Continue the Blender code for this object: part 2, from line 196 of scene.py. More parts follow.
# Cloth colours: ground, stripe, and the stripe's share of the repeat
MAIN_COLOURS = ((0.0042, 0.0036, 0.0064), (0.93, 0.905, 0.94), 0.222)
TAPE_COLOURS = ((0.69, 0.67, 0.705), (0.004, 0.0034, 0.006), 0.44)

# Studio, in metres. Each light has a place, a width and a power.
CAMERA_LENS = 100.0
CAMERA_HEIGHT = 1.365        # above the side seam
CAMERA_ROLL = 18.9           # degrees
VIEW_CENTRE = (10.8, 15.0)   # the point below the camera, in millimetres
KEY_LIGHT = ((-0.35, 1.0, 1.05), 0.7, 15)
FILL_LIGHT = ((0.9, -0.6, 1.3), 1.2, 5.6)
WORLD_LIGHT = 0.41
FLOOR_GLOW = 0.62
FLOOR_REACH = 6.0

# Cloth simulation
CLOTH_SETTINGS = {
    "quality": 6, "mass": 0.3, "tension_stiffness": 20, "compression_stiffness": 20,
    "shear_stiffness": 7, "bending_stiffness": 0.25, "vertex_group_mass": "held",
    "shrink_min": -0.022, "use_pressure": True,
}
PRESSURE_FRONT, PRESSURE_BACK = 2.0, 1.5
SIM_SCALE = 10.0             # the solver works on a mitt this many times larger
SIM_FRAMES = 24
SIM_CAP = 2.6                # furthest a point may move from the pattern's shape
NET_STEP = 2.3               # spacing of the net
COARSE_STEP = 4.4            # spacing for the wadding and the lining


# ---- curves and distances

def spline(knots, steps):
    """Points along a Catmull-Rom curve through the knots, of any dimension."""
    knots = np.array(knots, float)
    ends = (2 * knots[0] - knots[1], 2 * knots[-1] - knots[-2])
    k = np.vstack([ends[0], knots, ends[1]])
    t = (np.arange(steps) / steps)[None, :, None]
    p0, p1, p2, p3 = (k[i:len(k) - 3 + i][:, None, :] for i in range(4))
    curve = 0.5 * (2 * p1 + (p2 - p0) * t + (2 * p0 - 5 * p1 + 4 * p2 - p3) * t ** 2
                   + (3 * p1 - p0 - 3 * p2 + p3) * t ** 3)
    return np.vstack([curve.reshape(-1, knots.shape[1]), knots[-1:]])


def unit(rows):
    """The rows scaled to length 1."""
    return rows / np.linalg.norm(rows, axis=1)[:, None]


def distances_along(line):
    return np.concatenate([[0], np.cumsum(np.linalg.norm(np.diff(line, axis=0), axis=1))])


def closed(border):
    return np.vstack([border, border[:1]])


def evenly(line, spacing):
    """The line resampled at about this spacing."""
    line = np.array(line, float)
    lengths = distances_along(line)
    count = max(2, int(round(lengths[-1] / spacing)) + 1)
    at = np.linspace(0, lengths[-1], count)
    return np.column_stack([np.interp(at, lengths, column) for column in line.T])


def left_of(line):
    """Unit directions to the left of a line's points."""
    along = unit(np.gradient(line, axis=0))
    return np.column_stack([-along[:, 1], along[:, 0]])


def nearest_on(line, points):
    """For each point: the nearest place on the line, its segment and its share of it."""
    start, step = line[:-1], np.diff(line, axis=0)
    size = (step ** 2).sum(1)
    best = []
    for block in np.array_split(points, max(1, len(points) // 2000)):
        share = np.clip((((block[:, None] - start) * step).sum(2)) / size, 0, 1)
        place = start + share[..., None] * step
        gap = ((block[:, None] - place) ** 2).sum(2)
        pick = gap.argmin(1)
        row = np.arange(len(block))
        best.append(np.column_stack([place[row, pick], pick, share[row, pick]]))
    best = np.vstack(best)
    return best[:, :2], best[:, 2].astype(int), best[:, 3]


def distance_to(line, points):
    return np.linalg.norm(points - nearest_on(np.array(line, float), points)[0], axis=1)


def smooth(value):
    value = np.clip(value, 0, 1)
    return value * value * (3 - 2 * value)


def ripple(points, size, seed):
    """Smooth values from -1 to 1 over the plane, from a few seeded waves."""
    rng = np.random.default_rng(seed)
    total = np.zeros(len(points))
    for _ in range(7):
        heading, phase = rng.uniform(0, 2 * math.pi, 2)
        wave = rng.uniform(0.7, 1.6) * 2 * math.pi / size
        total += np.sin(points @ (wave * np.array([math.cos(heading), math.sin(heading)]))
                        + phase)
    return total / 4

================

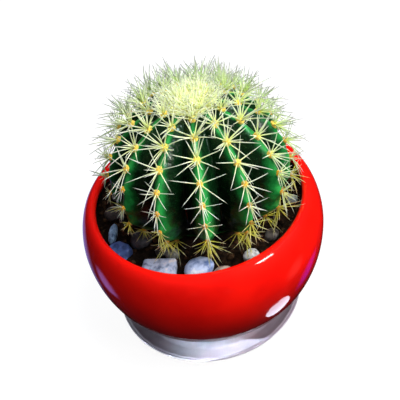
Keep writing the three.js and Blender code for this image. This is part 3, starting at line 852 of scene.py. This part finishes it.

================

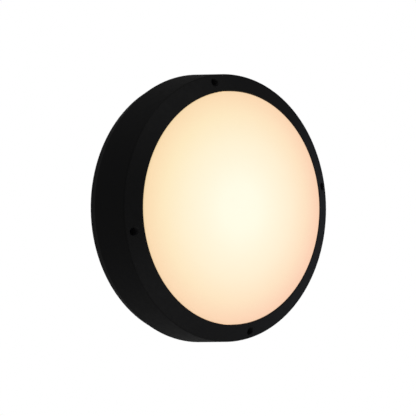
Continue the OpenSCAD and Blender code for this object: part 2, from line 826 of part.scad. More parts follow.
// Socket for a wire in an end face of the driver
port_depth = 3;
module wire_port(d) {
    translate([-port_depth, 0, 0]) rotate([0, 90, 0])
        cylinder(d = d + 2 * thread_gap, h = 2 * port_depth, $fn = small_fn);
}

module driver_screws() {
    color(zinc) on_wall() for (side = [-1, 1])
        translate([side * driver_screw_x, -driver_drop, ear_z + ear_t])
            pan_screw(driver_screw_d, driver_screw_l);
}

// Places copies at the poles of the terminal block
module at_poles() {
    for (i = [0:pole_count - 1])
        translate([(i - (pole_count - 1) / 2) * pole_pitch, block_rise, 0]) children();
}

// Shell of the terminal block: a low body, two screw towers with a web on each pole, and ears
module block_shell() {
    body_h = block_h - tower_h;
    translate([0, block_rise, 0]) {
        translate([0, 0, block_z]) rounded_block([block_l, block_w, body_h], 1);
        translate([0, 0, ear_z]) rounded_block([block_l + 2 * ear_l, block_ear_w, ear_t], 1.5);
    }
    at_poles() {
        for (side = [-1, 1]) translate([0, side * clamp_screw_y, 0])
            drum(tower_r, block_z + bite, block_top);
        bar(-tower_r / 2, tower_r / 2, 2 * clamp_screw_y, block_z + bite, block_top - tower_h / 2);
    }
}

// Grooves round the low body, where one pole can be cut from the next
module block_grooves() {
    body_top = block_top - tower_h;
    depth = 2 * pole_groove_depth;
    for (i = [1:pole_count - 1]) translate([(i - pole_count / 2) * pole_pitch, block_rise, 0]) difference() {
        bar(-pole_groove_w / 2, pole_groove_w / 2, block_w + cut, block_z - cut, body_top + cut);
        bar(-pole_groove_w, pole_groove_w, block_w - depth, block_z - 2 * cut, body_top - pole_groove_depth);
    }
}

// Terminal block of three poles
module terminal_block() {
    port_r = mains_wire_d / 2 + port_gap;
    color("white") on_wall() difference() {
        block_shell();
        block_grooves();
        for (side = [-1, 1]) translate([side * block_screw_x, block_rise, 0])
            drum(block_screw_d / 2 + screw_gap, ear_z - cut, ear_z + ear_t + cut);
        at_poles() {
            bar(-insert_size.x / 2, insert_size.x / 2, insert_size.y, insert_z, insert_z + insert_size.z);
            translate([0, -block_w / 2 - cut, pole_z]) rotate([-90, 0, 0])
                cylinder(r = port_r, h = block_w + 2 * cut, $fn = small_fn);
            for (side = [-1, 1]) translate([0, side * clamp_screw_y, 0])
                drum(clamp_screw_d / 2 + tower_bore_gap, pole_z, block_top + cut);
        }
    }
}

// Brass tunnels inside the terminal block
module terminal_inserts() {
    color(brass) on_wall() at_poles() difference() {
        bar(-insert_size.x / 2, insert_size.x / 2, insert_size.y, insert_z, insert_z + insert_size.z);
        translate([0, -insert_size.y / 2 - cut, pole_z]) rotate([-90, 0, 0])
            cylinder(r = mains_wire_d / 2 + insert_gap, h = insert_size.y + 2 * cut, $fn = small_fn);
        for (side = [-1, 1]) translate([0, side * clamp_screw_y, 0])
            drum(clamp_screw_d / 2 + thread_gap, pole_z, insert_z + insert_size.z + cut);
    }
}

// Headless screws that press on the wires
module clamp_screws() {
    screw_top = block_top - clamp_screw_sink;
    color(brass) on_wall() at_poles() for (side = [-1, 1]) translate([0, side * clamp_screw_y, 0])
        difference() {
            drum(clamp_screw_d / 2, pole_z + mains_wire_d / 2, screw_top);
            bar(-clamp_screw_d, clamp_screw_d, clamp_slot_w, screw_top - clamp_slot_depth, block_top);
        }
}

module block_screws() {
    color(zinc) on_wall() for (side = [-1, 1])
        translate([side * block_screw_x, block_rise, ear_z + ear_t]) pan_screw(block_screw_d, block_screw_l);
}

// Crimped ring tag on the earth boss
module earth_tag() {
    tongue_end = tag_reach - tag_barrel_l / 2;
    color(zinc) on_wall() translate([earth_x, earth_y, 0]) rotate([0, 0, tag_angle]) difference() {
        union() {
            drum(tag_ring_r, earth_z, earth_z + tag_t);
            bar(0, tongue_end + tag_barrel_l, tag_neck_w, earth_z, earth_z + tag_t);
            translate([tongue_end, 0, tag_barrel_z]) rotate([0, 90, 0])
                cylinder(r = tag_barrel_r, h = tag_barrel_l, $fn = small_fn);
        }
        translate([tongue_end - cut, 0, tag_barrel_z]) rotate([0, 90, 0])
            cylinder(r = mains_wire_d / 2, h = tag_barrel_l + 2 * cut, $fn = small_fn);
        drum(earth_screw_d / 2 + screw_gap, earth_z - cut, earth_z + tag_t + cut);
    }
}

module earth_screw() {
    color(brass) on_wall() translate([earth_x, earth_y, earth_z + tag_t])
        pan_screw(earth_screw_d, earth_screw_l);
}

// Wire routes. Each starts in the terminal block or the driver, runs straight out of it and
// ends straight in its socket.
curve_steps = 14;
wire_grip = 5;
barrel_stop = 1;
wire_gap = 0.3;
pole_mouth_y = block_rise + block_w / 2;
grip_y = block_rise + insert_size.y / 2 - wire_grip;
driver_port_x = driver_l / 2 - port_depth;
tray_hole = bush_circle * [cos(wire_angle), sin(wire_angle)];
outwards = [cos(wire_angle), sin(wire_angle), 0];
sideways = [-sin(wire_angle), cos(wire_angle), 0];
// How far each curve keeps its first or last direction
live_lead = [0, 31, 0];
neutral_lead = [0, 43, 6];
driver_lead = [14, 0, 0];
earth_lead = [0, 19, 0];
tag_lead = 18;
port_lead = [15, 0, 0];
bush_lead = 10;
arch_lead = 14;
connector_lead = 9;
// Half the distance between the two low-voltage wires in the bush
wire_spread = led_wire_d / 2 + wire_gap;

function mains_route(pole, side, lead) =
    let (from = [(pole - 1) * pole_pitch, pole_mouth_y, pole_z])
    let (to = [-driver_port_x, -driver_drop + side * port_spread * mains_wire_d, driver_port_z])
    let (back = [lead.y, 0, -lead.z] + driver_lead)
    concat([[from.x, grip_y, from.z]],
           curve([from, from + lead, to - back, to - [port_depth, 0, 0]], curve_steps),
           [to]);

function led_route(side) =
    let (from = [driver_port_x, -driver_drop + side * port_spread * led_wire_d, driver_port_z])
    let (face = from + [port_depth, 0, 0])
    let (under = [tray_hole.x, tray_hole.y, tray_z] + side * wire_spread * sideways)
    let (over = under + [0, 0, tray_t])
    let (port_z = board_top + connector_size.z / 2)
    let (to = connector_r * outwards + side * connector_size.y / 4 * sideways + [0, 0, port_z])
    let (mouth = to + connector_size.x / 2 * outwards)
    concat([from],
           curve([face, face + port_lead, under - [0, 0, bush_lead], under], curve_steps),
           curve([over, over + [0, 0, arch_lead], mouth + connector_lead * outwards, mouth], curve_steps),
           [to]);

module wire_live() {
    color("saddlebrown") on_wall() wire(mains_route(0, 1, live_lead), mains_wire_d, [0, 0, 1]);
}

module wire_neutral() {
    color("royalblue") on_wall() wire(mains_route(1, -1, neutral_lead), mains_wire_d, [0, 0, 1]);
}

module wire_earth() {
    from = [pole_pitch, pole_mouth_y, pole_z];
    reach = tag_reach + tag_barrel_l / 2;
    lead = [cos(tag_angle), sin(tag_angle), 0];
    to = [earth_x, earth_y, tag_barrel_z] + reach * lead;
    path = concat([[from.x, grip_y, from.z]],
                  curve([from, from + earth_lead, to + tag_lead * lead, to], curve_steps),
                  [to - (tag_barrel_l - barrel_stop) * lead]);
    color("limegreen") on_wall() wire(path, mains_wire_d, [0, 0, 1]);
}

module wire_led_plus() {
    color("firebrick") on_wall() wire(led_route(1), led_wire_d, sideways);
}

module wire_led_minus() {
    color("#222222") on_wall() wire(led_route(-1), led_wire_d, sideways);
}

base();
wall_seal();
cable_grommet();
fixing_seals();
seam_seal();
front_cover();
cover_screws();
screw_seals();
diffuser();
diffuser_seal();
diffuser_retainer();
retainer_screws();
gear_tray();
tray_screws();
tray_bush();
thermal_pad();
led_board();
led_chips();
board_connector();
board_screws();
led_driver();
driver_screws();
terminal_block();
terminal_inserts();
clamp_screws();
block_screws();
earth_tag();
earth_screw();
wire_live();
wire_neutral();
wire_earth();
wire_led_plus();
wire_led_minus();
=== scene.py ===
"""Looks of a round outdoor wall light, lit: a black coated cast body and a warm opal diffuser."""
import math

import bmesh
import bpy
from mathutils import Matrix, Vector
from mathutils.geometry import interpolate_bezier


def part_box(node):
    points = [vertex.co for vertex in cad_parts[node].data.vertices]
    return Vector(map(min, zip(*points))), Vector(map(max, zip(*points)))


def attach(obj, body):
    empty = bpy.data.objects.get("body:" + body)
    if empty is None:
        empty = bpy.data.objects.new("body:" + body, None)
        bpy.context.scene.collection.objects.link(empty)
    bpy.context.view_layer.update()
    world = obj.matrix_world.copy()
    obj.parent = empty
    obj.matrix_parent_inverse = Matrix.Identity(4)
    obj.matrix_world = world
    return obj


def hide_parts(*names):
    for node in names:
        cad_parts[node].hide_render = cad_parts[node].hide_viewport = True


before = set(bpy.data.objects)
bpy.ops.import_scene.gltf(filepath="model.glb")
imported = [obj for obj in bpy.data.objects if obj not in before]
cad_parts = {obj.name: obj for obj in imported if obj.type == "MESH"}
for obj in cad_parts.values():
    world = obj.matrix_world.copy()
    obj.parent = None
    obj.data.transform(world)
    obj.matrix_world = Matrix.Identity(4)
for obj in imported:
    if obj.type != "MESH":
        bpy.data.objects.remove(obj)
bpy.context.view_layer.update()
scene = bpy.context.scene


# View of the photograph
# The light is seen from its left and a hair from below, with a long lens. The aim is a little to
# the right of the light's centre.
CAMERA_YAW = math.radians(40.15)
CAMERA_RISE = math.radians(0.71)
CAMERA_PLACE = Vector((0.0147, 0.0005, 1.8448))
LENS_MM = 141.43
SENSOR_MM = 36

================

▸ AIM OF THE TASK
Among the lines above, find the one with "screw_seals();" and the one with "for node in". Quote both and everything between them, exactly.

▸ EXERCISE OUTPUT
screw_seals();
diffuser();
diffuser_seal();
diffuser_retainer();
retainer_screws();
gear_tray();
tray_screws();
tray_bush();
thermal_pad();
led_board();
led_chips();
board_connector();
board_screws();
led_driver();
driver_screws();
terminal_block();
terminal_inserts();
clamp_screws();
block_screws();
earth_tag();
earth_screw();
wire_live();
wire_neutral();
wire_earth();
wire_led_plus();
wire_led_minus();
=== scene.py ===
"""Looks of a round outdoor wall light, lit: a black coated cast body and a warm opal diffuser."""
import math

import bmesh
import bpy
from mathutils import Matrix, Vector
from mathutils.geometry import interpolate_bezier


def part_box(node):
    points = [vertex.co for vertex in cad_parts[node].data.vertices]
    return Vector(map(min, zip(*points))), Vector(map(max, zip(*points)))


def attach(obj, body):
    empty = bpy.data.objects.get("body:" + body)
    if empty is None:
        empty = bpy.data.objects.new("body:" + body, None)
        bpy.context.scene.collection.objects.link(empty)
    bpy.context.view_layer.update()
    world = obj.matrix_world.copy()
    obj.parent = empty
    obj.matrix_parent_inverse = Matrix.Identity(4)
    obj.matrix_world = world
    return obj


def hide_parts(*names):
    for node in names:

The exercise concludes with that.